There I was in Madrid, Spain, hankering for my Coca-Cola. I could have taken one from the fridge in my room. The place where I stay knows me well and always provides a fresh stock of my favorite beverage. But that wouldn’t put me in the thrall of the city. I didn’t have to venture very far. Diagonally across the street from my door was this little market.

The people working there might have been straight from central casting. There was a husband and wife team, both about five feet tall and exhibiting that charming helpfulness that makes every visit to the store a joy. It took them two tries to peg me as American. They quickly begged forgiveness for the graffiti on the wall outside their store. I told them it meant nothing to me, that I was in search of an ice-cold Coca-Cola. Still, they were ashamed that someone had defiled their corner. They didn’t want me or any other visitors to get the impression that their neighborhood was full of bad people. I said in my shabby Spanish that this is one of the nicest neighborhoods in all of Madrid. They agreed but shook a fist at some kids who needed a lesson or two. I purchased the Coke, a few small items, and took my leave.

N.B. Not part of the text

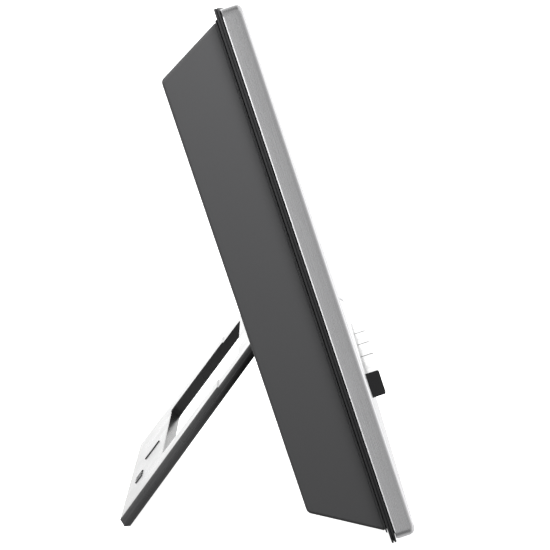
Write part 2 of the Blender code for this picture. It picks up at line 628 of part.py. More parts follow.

Those shopkeepers are a declining breed, not only in Spain but the world over. They’re the ones who will chat with you, take an interest in the neighborhood, and tell you to ask for their friend, who on their recommendation, will treat you like family at a local restaurant. Patronize them whenever you can. It’s a genuine experience that makes a trip memorable.

As always, ENJOY! Coca-Cola ICE COLD.